This article provides a comprehensive review of the Income Tax Appellate Tribunal’s decision in ITA No. 1261/DEL/2020, where the State Bank of India contested the ACIT TDS, Noida’s application of tax deductions on Leave Travel Concessions (LTC) for the assessment year 2011-12.
The State Bank of India faced scrutiny over the tax treatment of reimbursements made under their Leave Fare Concession scheme, particularly those involving international travel. The primary legal question was whether these reimbursements should be exempt from taxation under Section 10(5) of the Income Tax Act, which typically covers domestic travel only.

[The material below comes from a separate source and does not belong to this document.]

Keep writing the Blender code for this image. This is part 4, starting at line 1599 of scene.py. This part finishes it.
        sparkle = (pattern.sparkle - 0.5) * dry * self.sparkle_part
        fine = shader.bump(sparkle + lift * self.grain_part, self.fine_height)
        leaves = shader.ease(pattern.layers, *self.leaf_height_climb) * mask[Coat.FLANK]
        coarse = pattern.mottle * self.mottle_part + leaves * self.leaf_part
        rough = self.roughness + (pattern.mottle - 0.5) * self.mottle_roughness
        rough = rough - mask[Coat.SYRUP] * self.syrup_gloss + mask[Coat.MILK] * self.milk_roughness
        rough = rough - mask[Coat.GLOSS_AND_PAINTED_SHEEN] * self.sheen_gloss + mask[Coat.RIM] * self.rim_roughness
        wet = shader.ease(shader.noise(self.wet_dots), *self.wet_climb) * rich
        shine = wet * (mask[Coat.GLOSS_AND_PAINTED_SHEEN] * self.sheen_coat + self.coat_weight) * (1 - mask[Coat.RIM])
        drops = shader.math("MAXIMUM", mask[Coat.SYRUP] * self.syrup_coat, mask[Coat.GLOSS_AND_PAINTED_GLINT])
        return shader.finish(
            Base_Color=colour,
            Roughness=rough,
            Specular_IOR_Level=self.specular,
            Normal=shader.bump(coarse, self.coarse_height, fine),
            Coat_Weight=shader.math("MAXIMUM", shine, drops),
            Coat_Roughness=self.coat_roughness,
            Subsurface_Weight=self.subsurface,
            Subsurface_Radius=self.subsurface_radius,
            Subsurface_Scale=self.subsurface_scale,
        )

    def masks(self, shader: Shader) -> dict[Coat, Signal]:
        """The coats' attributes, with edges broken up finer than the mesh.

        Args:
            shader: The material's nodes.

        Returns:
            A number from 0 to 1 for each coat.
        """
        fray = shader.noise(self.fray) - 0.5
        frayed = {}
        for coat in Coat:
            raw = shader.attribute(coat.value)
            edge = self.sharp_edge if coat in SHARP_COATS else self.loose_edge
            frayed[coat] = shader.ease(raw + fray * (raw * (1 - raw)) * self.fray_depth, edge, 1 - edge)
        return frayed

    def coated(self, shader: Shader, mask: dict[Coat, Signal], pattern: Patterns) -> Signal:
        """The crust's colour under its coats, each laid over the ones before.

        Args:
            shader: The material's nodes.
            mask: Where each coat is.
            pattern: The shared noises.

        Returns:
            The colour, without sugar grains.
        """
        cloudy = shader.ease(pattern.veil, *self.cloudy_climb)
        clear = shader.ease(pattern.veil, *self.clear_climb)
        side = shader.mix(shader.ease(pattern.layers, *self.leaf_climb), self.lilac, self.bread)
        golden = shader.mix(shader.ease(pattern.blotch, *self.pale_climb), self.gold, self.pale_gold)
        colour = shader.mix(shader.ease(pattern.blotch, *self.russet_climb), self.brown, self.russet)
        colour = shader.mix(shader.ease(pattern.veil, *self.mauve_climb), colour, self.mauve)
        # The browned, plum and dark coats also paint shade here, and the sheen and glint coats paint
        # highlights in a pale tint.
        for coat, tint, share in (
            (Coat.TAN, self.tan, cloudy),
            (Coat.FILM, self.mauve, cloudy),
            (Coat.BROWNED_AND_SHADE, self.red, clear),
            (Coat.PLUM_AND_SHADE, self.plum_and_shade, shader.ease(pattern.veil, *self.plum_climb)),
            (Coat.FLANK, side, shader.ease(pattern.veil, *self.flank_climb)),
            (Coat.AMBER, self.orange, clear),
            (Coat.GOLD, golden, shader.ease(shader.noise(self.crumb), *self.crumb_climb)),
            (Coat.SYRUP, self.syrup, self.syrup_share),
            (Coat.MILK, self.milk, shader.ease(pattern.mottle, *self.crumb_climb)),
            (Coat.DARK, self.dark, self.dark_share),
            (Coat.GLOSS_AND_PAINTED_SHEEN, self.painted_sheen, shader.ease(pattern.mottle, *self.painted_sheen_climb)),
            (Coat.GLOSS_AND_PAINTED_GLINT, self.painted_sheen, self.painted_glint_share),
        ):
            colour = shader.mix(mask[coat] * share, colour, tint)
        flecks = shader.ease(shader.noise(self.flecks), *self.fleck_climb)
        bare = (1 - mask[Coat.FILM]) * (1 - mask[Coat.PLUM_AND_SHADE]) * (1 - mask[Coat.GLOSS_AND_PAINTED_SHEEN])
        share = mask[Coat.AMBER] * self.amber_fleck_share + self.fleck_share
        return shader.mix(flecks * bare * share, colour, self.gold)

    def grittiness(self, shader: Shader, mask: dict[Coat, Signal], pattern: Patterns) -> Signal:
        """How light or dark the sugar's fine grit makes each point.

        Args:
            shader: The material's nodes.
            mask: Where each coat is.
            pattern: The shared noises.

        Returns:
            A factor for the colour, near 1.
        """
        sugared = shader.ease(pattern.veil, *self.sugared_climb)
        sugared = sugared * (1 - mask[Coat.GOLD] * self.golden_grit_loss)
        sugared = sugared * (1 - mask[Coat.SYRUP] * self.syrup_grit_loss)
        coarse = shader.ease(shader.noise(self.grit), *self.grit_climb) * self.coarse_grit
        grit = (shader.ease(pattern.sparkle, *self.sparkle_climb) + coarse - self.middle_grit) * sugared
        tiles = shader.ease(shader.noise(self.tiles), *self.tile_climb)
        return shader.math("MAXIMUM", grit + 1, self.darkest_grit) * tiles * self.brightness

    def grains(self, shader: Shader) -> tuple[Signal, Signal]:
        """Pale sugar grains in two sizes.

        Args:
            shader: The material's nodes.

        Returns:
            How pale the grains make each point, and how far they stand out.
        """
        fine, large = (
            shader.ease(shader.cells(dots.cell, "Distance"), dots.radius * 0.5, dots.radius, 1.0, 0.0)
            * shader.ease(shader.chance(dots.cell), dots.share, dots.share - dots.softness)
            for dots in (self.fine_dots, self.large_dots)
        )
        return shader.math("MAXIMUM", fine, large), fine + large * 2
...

The Tribunal examined whether the provisions of Section 10(5) applied to international components of travel under the LTC scheme. The assessing officer had initially denied exemptions for these components, leading to the bank’s appeal. The decision centered on the interpretation of ‘travel to any place in India’ within the context of international journeys connected to domestic destinations.
The bank argued that the exemption should apply to the entire journey if the designated place of the LTC is within India, even if the route taken includes international travel. The Tribunal’s decision to allow the appeal was based on procedural grounds, specifically the jurisdictional issue concerning the expiry of the limitation period for the assessment.
The Tribunal’s decision not only impacts how employers should handle tax deductions on LTC but also clarifies the procedural aspects of tax assessments. This case sets a precedent for similar disputes and underscores the importance of understanding the detailed provisions of tax laws concerning employee benefits.